May the Lord open our eyes to see that we owe him everything - all that we have and all that we are, for he comes still into our homes and into our lives with the words, ‘You are important to me. You are worth the life of God.’ Amen.

Holy Week - Tuesday
Luke 22:3-6
This reading follows on immediately from last night when Mary of Bethany anointed Jesus at the house of Simon the Leper.

Then Satan entered into Judas called Iscariot, who was one of the twelve; he went away and conferred with the chief priests and officers of the temple police about how he might betray him to them. They were greatly pleased and agreed to give him money. So he consented and began to look for an opportunity to betray him to them when no crowd was present.

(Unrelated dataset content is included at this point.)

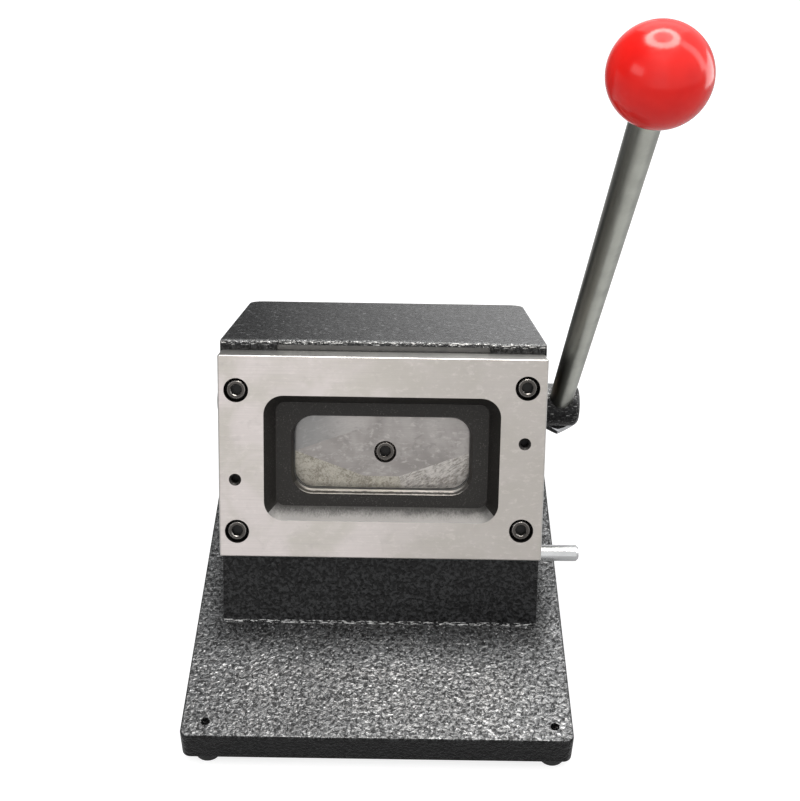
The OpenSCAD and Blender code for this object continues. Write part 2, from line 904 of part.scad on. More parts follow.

I always wonder about Judas. What must the last few days of Jesus’s life have been like through his eyes? I suspect that the reason that we are so fascinated by him is because he turned on Jesus after having lived, worked and ministered alongside him for three years. And so we worry that if Judas, who had actually been there and witnessed it with his own eyes could be turned, could get it so wrong, then what about us? If an eye-witness could lose faith then could it happen to me?

So what did Judas see in that last week? What finally made him turn on Jesus? Matthew and Mark link the story with last night’s narrative about Jesus being anointed by a woman at Bethany. It was as if that act of dedication and love was what finally inspired Judas to betrayal; that there was something which took place in his mind that spurred him on, and I find myself wondering if it was jealousy at the root.

And jealousy can quickly turn to contempt, and I wonder whether that was finally what took Judas over. I am pretty sure that he would have had his doubts about Jesus. There are some suggestions that his name, Iscariot, may have linked him with a group of assassins. Another possibly was that he came from the south of the country whilst Jesus and his closest associates were Galileans, from the north.

So right there we have grounds for Judas comparing himself unfavourably with others. It can be hard to fit in when you’re different and you start to look with jealousy on the leader and other followers who all seem to have so much in common. And so you need to protect yourself. What do you do? In your own mind you start to look less favourably on the leader.

If the leader doesn’t matter so much to you, then it doesn’t matter if you feel like you’re not on the inside of the group. Once you start to hold the leader in contempt you can feel more at ease and fool yourself that it really doesn’t matter. Except it does. Why else would it hurt so much to be on the outside?

I wonder if that’s what Judas did. I wonder whether, by the time he had got to Jerusalem for this final time, Judas had already decided he didn’t like what Jesus stood for simply because he was jealous, maybe of Simon Peter, James and john, or maybe of the attention that Jesus was himself getting. And once you have got yourself into that kind of mind set it is very easy to be tempted to try and rid yourself of the one who is causing you so much internal angst.

And then the woman comes and pours expensive anointing oil all over Jesus’s head. Judas sees not only the way she lavishes love on Jesus, but also the way he treats her tenderly, affirming that her story will be told whenever his story is told. Instantly she’s an insider, and the jealous root in Judas that he has allowed to blossom into contempt for Jesus and hatred for his followers who, to him, seem all to be on the inside, finally takes over and he decides to betray Jesus.

Could it be me doing the same thing? Could it be you?

I think that the biggest problem for us in our spiritual journeys is comparison. We look at other people and the relationship they have with Christ and we want to be like them. Or we see what they’re doing with their lives and we want to be like that. That jealousy is at the root of betrayal. And the Lord says to us, ‘Do not be concerned with how others live their lives. You have your own life, your own calling, your own direction with me. Walk the path that you share with me, not the path that someone else shares.’

So maybe Judas was jealous. And perhaps we should consider how we view the lives of others and remember that each of us has our own calling, and we should value what the Lord has called us to do rather than what he has called another to.